Crawford, Texas Without promising what specific steps he will take, President Bush is committing his administration to relying on the recommendations of the Sept. 11 commission in waging the war on terrorism.
"The danger to America has not passed," Bush said Saturday in his weekly radio address, citing the cautionary note sounded this week by the commission chairman, Thomas Kean.
The commission's unanimous report, the culmination of a 20-month investigation, portrayed the Sept. 11 terrorists as creative and determined while the nation they were preparing to strike was unprepared and uncomprehending of the imminent danger.

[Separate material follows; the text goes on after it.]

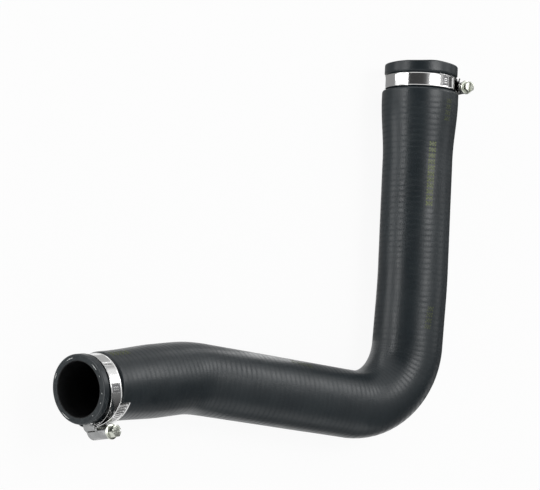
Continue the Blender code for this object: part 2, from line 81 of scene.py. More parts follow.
# Clamps: place, band, worm and housing
CLEARANCE = 0.3 * MM
CLAMP_TURN = math.radians(6.0)
HOUSING_STAND_A = 1.7 * MM
HOUSING_STAND_B = 0.3 * MM
BAND_SETBACK = 8.5 * MM
BAND_WIDTH = 9.0 * MM
BAND_THICKNESS = 0.6 * MM
BAND_EDGE = 0.6 * MM
BAND_EDGE_RISE = 0.35 * MM
GROOVE_PITCH = 2.0 * MM
GROOVE_WIDTH = 1.35 * MM
GROOVE_FLANK = 0.35 * MM
GROOVE_DEPTH = 0.25 * MM
GROOVE_REACH = 2.6 * MM
GROOVE_RUNOUT = 0.3 * MM
GROOVE_SLANT = math.radians(10.0)
LEAD_ANGLE_A = math.radians(95.0)
LEAD_ANGLE_B = math.radians(45.0)
TAIL_ANGLE_A = math.radians(66.0)
TAIL_ANGLE_B = math.radians(43.0)
TAIL_LIFT_A = 5.0 * MM
TAIL_LIFT_B = 0.6 * MM
TAIL_CURVE = 1.3
WORM_RADIUS = 3.2 * MM
WORM_ROOT_RADIUS = 2.4 * MM
NECK_RADIUS = 2.0 * MM
FLANGE_RADIUS = 4.9 * MM
FLANGE_THICKNESS = 1.1 * MM
HEAD_ACROSS_FLATS = 7.0 * MM
HEAD_HEIGHT = 4.2 * MM
SLOT_WIDTH = 1.2 * MM
SLOT_DEPTH = 1.6 * MM
HOUSING_SHEET = 0.7 * MM
HOUSING_LIP_SHEET = 0.5 * MM
HOUSING_BACK = 5.9 * MM
HOUSING_BLOCK_FRONT = 3.5 * MM
HOUSING_FRONT = 11.5 * MM
HOUSING_BACK_SLOPE = math.radians(18.0)
COLLAR_LENGTH = 1.6 * MM
RAMP_STEP = math.radians(4.0)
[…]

Legislation that would carry out two of the report's recommendations will be the focus of an unusual round of hearings in August while Congress is in recess.

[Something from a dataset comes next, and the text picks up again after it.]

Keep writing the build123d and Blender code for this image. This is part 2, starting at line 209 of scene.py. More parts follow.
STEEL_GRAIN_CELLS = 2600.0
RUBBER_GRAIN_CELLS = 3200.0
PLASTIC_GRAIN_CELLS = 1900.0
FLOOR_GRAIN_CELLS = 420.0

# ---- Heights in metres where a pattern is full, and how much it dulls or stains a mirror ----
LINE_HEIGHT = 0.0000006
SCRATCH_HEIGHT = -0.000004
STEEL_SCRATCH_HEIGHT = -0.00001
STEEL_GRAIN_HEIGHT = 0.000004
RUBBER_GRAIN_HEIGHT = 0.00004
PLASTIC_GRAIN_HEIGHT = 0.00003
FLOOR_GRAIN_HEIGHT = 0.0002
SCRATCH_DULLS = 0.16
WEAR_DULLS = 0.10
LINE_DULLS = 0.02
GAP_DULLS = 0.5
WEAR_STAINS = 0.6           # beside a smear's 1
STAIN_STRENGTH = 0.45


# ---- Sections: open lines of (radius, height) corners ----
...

"The 9-11 commission's recommendations will help guide our efforts," said the president. "We will carefully examine all the commission's ideas on how we can improve our ongoing efforts to protect America and to prevent another attack."
Kean, a Republican, has left no doubt what he thinks should be done, saying that unless the panel's recommendations are implemented swiftly, "we're more vulnerable to another terrorist attack."
"We're in danger of just letting things slide. Time is not on our side," Kean said.
Bush has not said how quickly the administration would act. Two important administration officials, Homeland Security chief Tom Ridge and acting CIA director John McLaughlin, oppose a Cabinet-level overseer of the intelligence apparatus, saying improving the current structure is what is needed.
White House chief of staff Andrew Card will undertake a Cabinet-level review of the proposals, which will be examined at all levels of government.
Bush insists all recommendations are on the table, while detailing the steps already taken.
He pointed to the dismantling of terrorist cells from California to Florida and the removal of regimes in Iraq and Afghanistan.
"We have waged a steady, relentless, determined war," said the president.
Bush said his administration had provided $13 billion to equip and train more than half a million first responders in cities across the country; transformed the FBI into an agency whose primary mission is fighting terrorism; and stockpiled enough small pox vaccine for every American in case of an emergency.